▶ Stated problem
Print each line of the listing once more, precisely as given.

☆ ☆ ☆ ☆

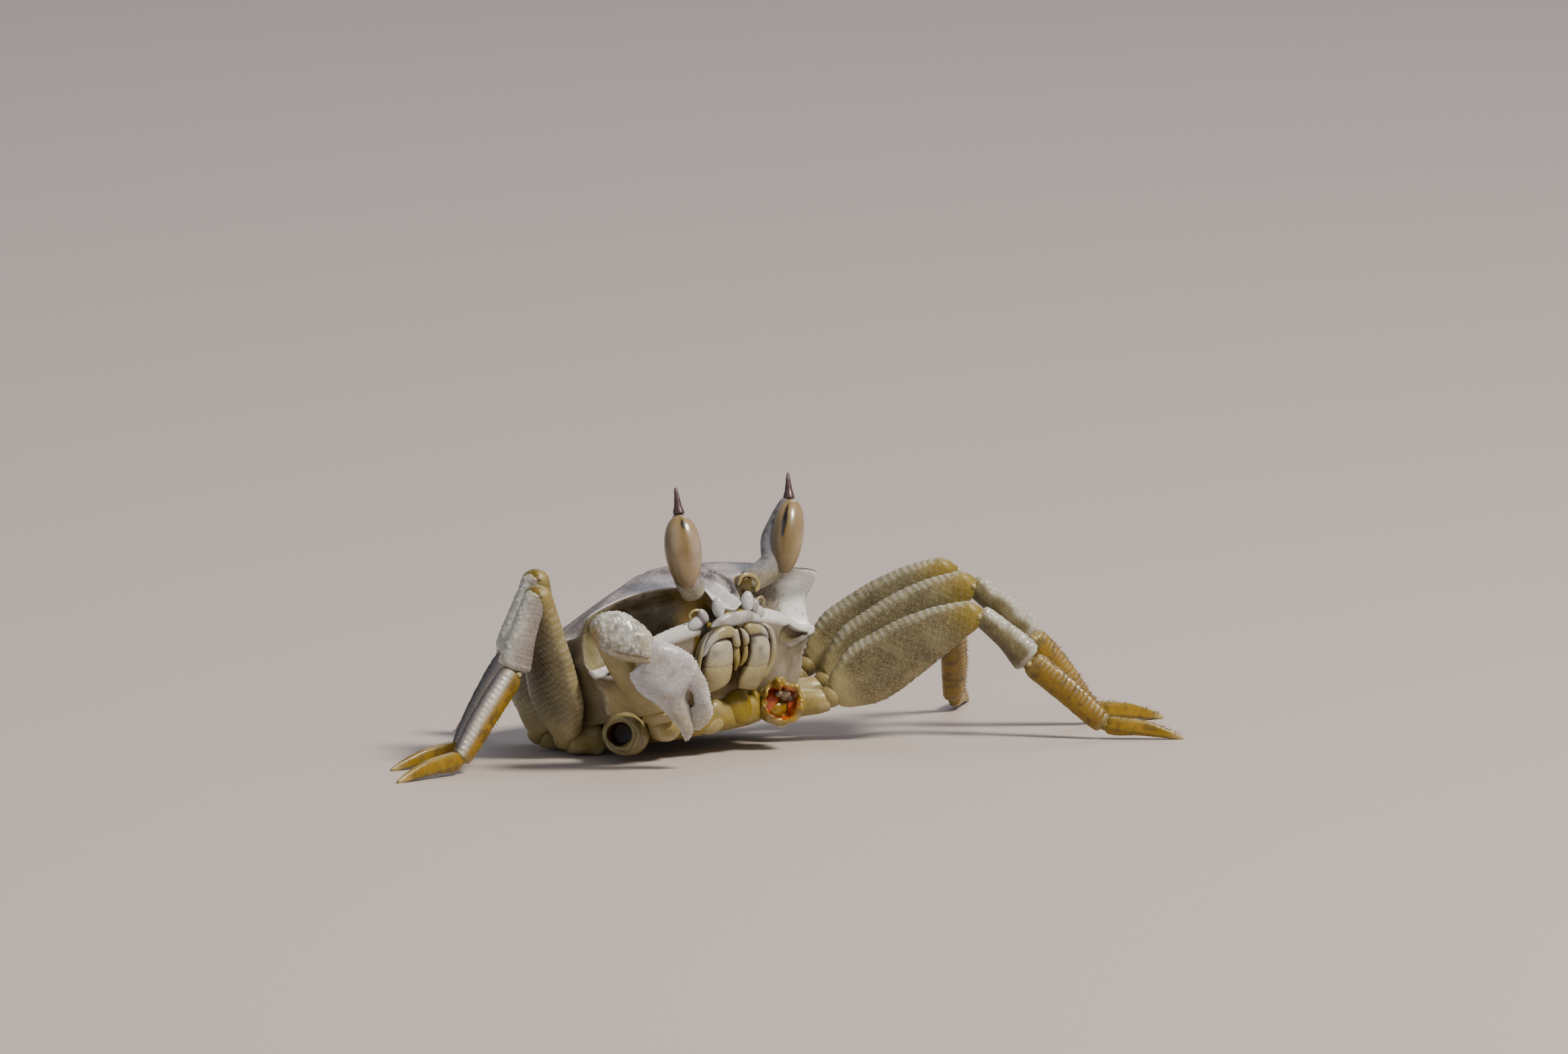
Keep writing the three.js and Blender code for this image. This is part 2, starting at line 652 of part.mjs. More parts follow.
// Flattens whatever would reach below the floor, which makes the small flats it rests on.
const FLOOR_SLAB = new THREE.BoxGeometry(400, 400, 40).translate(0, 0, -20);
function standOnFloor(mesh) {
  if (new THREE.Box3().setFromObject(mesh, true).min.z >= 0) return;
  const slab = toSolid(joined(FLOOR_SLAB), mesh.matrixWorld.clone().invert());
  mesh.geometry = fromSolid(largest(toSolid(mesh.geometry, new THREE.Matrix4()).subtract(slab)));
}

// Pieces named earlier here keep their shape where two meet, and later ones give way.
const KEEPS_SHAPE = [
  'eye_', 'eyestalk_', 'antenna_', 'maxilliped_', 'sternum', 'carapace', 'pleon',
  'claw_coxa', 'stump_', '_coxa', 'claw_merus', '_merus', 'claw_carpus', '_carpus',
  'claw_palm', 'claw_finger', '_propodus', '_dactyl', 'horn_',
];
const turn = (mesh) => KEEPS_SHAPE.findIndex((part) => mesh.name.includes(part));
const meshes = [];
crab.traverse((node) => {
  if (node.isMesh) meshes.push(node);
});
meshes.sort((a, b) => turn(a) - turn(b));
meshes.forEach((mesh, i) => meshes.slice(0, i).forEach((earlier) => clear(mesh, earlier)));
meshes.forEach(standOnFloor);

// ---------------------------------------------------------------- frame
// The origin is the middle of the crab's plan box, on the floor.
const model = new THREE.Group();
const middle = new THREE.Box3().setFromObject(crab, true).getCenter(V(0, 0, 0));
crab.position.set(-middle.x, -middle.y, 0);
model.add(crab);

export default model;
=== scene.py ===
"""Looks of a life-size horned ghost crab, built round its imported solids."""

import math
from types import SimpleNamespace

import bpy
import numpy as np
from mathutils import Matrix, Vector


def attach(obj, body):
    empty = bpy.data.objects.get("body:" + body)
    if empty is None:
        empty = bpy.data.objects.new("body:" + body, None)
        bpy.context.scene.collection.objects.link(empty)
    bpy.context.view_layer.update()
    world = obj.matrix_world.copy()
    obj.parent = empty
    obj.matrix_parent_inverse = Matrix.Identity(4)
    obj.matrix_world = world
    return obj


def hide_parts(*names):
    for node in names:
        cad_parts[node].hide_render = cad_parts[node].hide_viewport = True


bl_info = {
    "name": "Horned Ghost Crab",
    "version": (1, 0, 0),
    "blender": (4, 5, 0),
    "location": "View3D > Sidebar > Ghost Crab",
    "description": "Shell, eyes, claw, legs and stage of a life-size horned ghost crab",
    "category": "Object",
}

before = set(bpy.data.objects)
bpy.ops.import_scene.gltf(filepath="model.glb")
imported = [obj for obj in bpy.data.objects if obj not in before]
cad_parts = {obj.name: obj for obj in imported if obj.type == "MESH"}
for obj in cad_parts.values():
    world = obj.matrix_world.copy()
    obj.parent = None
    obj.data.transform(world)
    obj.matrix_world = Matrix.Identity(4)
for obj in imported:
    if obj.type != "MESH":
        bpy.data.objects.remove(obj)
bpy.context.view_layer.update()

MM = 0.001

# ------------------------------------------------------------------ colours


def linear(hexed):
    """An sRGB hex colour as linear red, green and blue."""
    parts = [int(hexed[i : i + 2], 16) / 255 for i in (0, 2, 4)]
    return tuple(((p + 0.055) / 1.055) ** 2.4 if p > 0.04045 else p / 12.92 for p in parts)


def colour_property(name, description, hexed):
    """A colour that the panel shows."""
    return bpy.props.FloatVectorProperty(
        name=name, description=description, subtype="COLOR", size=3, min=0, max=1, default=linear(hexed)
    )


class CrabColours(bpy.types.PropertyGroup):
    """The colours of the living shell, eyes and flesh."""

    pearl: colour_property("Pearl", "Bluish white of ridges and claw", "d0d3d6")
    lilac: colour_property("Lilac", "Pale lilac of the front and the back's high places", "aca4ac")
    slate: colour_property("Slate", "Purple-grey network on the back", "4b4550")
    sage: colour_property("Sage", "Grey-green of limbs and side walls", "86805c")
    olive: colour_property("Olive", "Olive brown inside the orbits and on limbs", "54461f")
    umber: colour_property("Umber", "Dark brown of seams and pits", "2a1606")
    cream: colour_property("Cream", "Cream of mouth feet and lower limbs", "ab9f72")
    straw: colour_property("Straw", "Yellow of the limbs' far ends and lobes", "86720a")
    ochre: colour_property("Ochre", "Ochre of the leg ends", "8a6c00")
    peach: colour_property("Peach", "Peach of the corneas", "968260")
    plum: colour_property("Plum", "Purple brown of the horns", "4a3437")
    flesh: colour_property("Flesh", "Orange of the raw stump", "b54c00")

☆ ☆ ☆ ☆

▶ Answer for this exercise
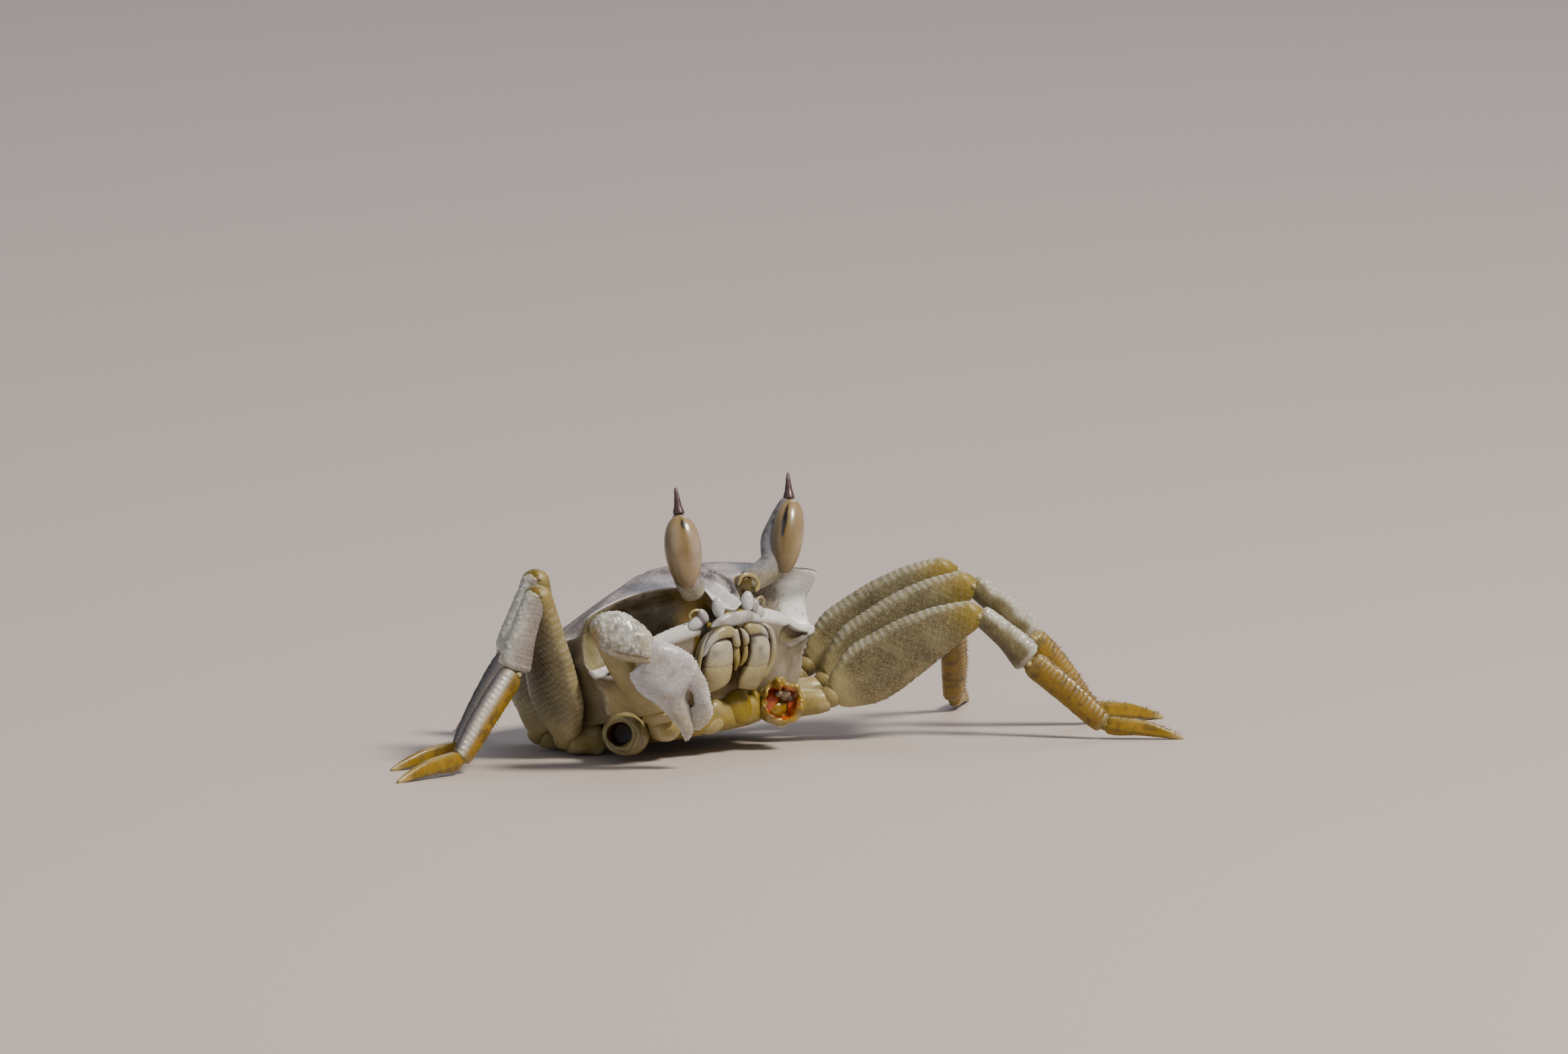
Keep writing the three.js and Blender code for this image. This is part 2, starting at line 652 of part.mjs. More parts follow.
// Flattens whatever would reach below the floor, which makes the small flats it rests on.
const FLOOR_SLAB = new THREE.BoxGeometry(400, 400, 40).translate(0, 0, -20);
function standOnFloor(mesh) {
  if (new THREE.Box3().setFromObject(mesh, true).min.z >= 0) return;
  const slab = toSolid(joined(FLOOR_SLAB), mesh.matrixWorld.clone().invert());
  mesh.geometry = fromSolid(largest(toSolid(mesh.geometry, new THREE.Matrix4()).subtract(slab)));
}

// Pieces named earlier here keep their shape where two meet, and later ones give way.
const KEEPS_SHAPE = [
  'eye_', 'eyestalk_', 'antenna_', 'maxilliped_', 'sternum', 'carapace', 'pleon',
  'claw_coxa', 'stump_', '_coxa', 'claw_merus', '_merus', 'claw_carpus', '_carpus',
  'claw_palm', 'claw_finger', '_propodus', '_dactyl', 'horn_',
];
const turn = (mesh) => KEEPS_SHAPE.findIndex((part) => mesh.name.includes(part));
const meshes = [];
crab.traverse((node) => {
  if (node.isMesh) meshes.push(node);
});
meshes.sort((a, b) => turn(a) - turn(b));
meshes.forEach((mesh, i) => meshes.slice(0, i).forEach((earlier) => clear(mesh, earlier)));
meshes.forEach(standOnFloor);

// ---------------------------------------------------------------- frame
// The origin is the middle of the crab's plan box, on the floor.
const model = new THREE.Group();
const middle = new THREE.Box3().setFromObject(crab, true).getCenter(V(0, 0, 0));
crab.position.set(-middle.x, -middle.y, 0);
model.add(crab);

export default model;
=== scene.py ===
"""Looks of a life-size horned ghost crab, built round its imported solids."""

import math
from types import SimpleNamespace

import bpy
import numpy as np
from mathutils import Matrix, Vector


def attach(obj, body):
    empty = bpy.data.objects.get("body:" + body)
    if empty is None:
        empty = bpy.data.objects.new("body:" + body, None)
        bpy.context.scene.collection.objects.link(empty)
    bpy.context.view_layer.update()
    world = obj.matrix_world.copy()
    obj.parent = empty
    obj.matrix_parent_inverse = Matrix.Identity(4)
    obj.matrix_world = world
    return obj


def hide_parts(*names):
    for node in names:
        cad_parts[node].hide_render = cad_parts[node].hide_viewport = True


bl_info = {
    "name": "Horned Ghost Crab",
    "version": (1, 0, 0),
    "blender": (4, 5, 0),
    "location": "View3D > Sidebar > Ghost Crab",
    "description": "Shell, eyes, claw, legs and stage of a life-size horned ghost crab",
    "category": "Object",
}

before = set(bpy.data.objects)
bpy.ops.import_scene.gltf(filepath="model.glb")
imported = [obj for obj in bpy.data.objects if obj not in before]
cad_parts = {obj.name: obj for obj in imported if obj.type == "MESH"}
for obj in cad_parts.values():
    world = obj.matrix_world.copy()
    obj.parent = None
    obj.data.transform(world)
    obj.matrix_world = Matrix.Identity(4)
for obj in imported:
    if obj.type != "MESH":
        bpy.data.objects.remove(obj)
bpy.context.view_layer.update()

MM = 0.001

# ------------------------------------------------------------------ colours


def linear(hexed):
    """An sRGB hex colour as linear red, green and blue."""
    parts = [int(hexed[i : i + 2], 16) / 255 for i in (0, 2, 4)]
    return tuple(((p + 0.055) / 1.055) ** 2.4 if p > 0.04045 else p / 12.92 for p in parts)


def colour_property(name, description, hexed):
    """A colour that the panel shows."""
    return bpy.props.FloatVectorProperty(
        name=name, description=description, subtype="COLOR", size=3, min=0, max=1, default=linear(hexed)
    )


class CrabColours(bpy.types.PropertyGroup):
    """The colours of the living shell, eyes and flesh."""

    pearl: colour_property("Pearl", "Bluish white of ridges and claw", "d0d3d6")
    lilac: colour_property("Lilac", "Pale lilac of the front and the back's high places", "aca4ac")
    slate: colour_property("Slate", "Purple-grey network on the back", "4b4550")
    sage: colour_property("Sage", "Grey-green of limbs and side walls", "86805c")
    olive: colour_property("Olive", "Olive brown inside the orbits and on limbs", "54461f")
    umber: colour_property("Umber", "Dark brown of seams and pits", "2a1606")
    cream: colour_property("Cream", "Cream of mouth feet and lower limbs", "ab9f72")
    straw: colour_property("Straw", "Yellow of the limbs' far ends and lobes", "86720a")
    ochre: colour_property("Ochre", "Ochre of the leg ends", "8a6c00")
    peach: colour_property("Peach", "Peach of the corneas", "968260")
    plum: colour_property("Plum", "Purple brown of the horns", "4a3437")
    flesh: colour_property("Flesh", "Orange of the raw stump", "b54c00")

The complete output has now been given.